There was another (20 minute) broadcast in 1989, and this found its way onto the Long Red unofficial release. The tracks broadcast this time were American Pie/Golden Age of Rock 'n' Roll, One of the Boys, Marionette and All the Way From Memphis. This time, it seems, they took the correct tracks off the master.

A couple of rarities from these shows have surfaced over the years. The 1980 compilation Shades of Ian Hunter included a live performance of Marionette from Uris. Sadly, it seems to have been mixed by someone less than familiar with Mott's work - all the power and majesty of the live performance has been lost. This reviewer much prefers the mix available on the aforementioned Long Red disc.

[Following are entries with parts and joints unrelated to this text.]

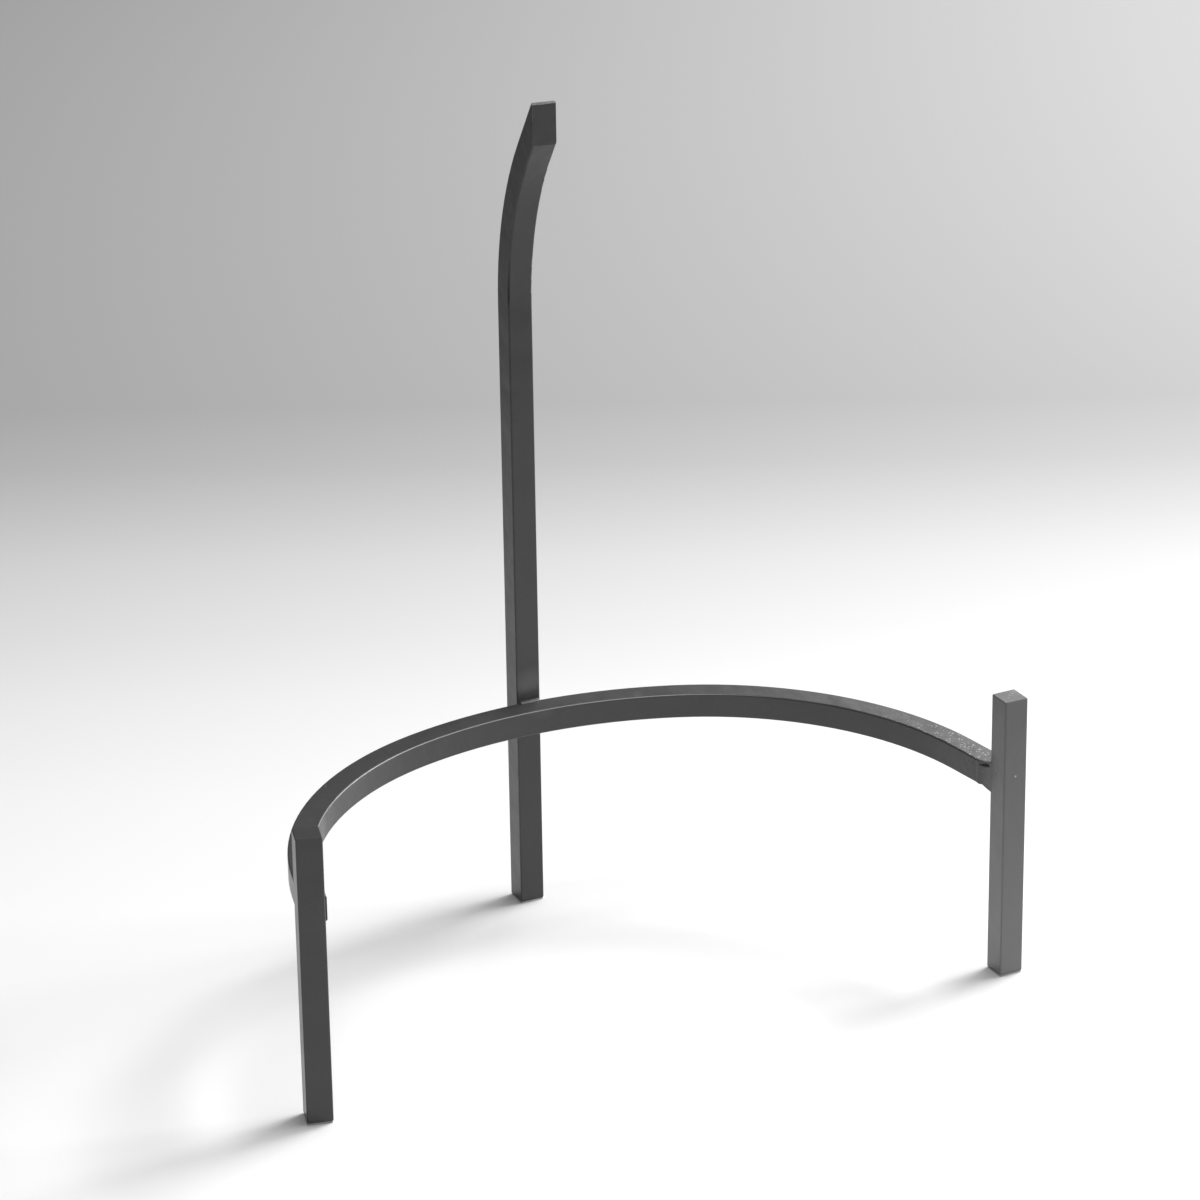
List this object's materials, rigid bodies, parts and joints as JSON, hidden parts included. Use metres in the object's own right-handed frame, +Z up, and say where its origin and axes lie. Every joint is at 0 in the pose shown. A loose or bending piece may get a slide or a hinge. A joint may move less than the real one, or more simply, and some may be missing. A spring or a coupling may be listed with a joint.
{
  "type": "firewood log rack",
  "caption": "Free-standing firewood rack of painted square steel bar: a level open half ring on short front legs, welded to a tall back post that leans forward at its top.",
  "frame": {"origin": "on the floor, midway between the two front legs and midway from the legs back to the post", "axes": "+X right seen from the open front, +Y towards the back post, +Z up"},
  "size_m": [0.4418, 0.2201, 0.5111],
  "materials": {
    "bar_paint": "dark anthracite satin coat on steel bar, with faint dust and worn edges",
    "weld_paint": "the same anthracite coat over rippled weld beads",
    "foot_pad": "pale, slightly cloudy soft plastic"
  },
  "bodies": {
    "root": {"half_ring": "bar_paint", "back_post": "bar_paint", "left_leg": "bar_paint", "right_leg": "bar_paint", "left_leg_weld": "weld_paint", "right_leg_weld": "weld_paint", "post_weld_upper": "weld_paint", "post_weld_lower": "weld_paint", "back_foot_pad": "foot_pad", "left_foot_pad": "foot_pad", "right_foot_pad": "foot_pad"}
  },
  "joints": []
}
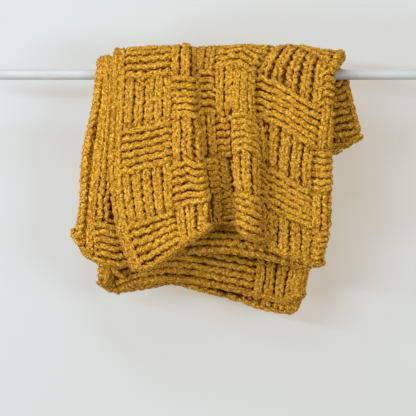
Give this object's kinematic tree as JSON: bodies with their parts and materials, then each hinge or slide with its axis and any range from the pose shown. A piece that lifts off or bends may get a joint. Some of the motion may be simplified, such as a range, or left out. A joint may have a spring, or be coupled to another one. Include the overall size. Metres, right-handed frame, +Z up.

Another rarity from these performances surfaced in 1987. Castle's The Collection featured the full ten-minute version of Walkin' With a Mountain, complete with all the solos which were edited out of the official live album. It's not on the CD version - this was on the 2-LP version only. Who says vinyl is dead?!

In 1998, of course, we had the excellent 3-CD Anthology, which included American Pie/Golden Age of Rock n Roll and Roll Away The Stone/Sweet Jane, together with the Blowin' In The Wind coda to Hymn For The Dudes.

CD packaging is OK (same as the LP), except that here the date of the Uris performance is given erroneously as 1975. In addition, the date given on the original vinyl (7th May 1974) was that of the show reviewed in Creem, not the recording date. Sound quality of the CD is average.

It is a shame that CBS have yet to take advantage of the CD format and re-issue this CD with additional material. The rarities I've mentioned above prove the material is there (and strong) for an extended CD of the Uris show, and I'm sure the same must be true of the Hammersmith show.